The appointment of Company Secretaries as required under Section 203 of the Companies Act, 2013 is not provided in the LLP Act. However, the annual return of a LLP is to be certified as ‘true and correct’ by a Company Secretary in practice.
Advantages and Disadvantages of Company form of Business
- Corporate personality
- Limited liability
- Perpetual succession
- Transferability of shares
- Separate property
- Capacity to enter into contract in its own name
- Funds can be raised from public by issuing wide range of securities
- Incorporation and wind up formalities and expense
- Heavy regular compliances expenses
- Heavy fines, penalties and even imprisonment in case of non-compliance of laws
- Too much disclosure in form of annual returns, intimation to stock exchanges etc.
- Demutualization (separation of ownership and management)
- Greater tax burden as company has to pay tax on flat rates
- Greater social responsibility
Can a company be regarded as having enemy character under certain circumstances?
A company has no physical existence; it has no mind of its own. Board of Directors and members of the company are decision making mind of the company. If, using the corporate veil, they act against the public interest or against the country than such company may be considered as having enemy character.
if the persons having de facto control of the affairs of company
- are resident in an enemy country or
- are acting under instructions from or on behalf of the enemy country
than such company may be considered as enemy.
Related Case Laws:
- Connors Bros. v. Connors
- Daimler Co. Ltd. v. Continental Tyre & Rubber Co.
- CS Executive Company Law Notes PDF
Whether company can file a suit as an indigent (poor) person?
In a case Union Bank of India v. Khader International Construction and Other, it was contended that company is an artificial person but cannot be considered as ‘person’ within the purview of Order 33, Rule 1 of the Civil Procedure Code, 1908.
The Supreme Court held that the word ‘person’ mentioned in Order 33, Rule 1 of the Civil Procedure Code, 1908, included any company as association or body of individuals, whether incorporated or not.
Thus a company may also file a suit as an indigent person.

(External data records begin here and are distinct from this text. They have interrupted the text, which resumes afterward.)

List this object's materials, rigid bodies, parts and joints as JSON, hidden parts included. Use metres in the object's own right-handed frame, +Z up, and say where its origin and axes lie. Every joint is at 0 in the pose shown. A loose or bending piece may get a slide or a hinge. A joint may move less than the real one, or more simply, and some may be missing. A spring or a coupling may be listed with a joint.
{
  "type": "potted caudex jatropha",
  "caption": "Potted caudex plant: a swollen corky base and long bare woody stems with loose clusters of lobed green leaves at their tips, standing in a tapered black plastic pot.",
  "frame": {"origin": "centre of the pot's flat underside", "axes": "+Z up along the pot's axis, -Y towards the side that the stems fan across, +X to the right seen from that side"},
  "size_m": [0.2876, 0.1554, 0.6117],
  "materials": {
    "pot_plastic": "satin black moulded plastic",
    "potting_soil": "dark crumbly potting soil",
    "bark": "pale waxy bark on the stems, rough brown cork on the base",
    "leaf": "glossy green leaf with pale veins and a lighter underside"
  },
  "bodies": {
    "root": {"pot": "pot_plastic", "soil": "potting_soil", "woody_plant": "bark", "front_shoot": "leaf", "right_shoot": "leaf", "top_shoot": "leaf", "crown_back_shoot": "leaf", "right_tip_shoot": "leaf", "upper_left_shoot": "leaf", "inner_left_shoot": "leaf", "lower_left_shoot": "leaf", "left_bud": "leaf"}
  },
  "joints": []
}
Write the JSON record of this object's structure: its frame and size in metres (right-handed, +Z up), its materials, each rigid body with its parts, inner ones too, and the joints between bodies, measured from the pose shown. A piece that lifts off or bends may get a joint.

Whether a company is a citizen or not?
The company, though a legal person, is not a citizen under the Citizenship Act, 1955 or the Constitution of India. Section 2(f) of Citizenship Act, 1955 expressly excludes a company or association or body of individuals from citizenship.
Further, in State Trading Corporation of India Ltd. v. C.T.O., the Supreme Court held that the State Trading Corporation though a legal person, was not a citizen and can act only through natural persons.

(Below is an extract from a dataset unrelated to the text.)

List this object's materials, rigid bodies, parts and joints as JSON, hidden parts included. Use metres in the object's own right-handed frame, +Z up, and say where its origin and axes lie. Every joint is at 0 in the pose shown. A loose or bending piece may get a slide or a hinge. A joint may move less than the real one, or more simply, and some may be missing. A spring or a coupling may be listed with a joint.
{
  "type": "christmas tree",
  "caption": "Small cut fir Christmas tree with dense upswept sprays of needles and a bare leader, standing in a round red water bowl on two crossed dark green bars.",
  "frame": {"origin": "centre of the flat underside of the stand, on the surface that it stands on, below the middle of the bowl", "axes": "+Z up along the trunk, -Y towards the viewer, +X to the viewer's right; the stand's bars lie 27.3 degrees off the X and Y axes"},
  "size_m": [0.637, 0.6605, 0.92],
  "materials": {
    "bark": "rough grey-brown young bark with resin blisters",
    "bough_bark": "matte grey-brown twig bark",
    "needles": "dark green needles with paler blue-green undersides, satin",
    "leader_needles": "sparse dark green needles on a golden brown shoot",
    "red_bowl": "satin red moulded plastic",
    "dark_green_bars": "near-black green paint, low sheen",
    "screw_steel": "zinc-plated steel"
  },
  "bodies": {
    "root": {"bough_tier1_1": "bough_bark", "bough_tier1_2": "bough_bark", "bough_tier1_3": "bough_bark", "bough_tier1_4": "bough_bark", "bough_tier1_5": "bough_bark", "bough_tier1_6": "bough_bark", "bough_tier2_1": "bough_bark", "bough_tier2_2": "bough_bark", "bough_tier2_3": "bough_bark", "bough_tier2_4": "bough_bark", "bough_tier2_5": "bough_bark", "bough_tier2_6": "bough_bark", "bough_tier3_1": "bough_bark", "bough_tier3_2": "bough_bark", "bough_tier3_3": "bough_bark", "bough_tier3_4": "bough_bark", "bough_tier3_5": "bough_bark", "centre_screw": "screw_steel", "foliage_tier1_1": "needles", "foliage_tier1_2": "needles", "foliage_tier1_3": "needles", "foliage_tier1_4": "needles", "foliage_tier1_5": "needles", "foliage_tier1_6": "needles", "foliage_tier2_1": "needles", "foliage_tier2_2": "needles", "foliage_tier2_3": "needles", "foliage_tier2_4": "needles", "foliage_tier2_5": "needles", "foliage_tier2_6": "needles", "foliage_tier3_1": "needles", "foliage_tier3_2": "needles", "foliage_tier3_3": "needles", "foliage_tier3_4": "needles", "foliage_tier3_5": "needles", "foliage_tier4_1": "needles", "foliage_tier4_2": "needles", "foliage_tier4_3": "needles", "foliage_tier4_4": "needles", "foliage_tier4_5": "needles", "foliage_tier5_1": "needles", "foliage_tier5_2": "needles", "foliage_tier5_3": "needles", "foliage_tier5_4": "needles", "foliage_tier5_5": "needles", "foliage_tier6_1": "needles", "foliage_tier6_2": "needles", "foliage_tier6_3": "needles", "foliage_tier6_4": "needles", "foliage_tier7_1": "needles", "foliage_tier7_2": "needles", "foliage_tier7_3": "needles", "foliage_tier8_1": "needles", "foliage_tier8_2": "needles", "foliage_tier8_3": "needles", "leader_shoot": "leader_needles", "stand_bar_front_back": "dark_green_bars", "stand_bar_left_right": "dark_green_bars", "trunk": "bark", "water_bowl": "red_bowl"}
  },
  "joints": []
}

Nationality and Residence of a Company
In a case Gasque v. Inland Revenue Commissioners, it was held that a limited company is capable of having a domicile and its domicile is the place of its registration and that domicile clings to it throughout its existence.
Thus we can say that every company has its own nationality domicile and residence.
Lifting or Piercing of Corporate Veil
A company is an artificial person different for its members and directors. In the eyes of law it has a separate corporate personality. It has its own corporate name. It works under that name. In normal circumstances company cannot be considered as agent or trustee of its members. Therefore members and directors of a company cannot be held liable for any act of that company.
This concept is known as Corporate Veil. Means only company can be held liable for an act done in the name of the company. But, as per company laws, a company can be created for lawful purpose only. If a company is created for
- dishonest use
- fraudulent purpose
- unlawful purpose
- evading taxes
- any other purpose which is against the public interest
than law can identify the persons who are behind it and are responsible for any fraud/unlawful act.
Concept is very simple. Company cannot work or think on its own. Its directors and members are its mind and body. Therefore, company can’t do anything wrong own its own. Thus, for any wrong act in the name of company, members/directors can be held liable. This concept is called “Lifting of Corporate Veil”.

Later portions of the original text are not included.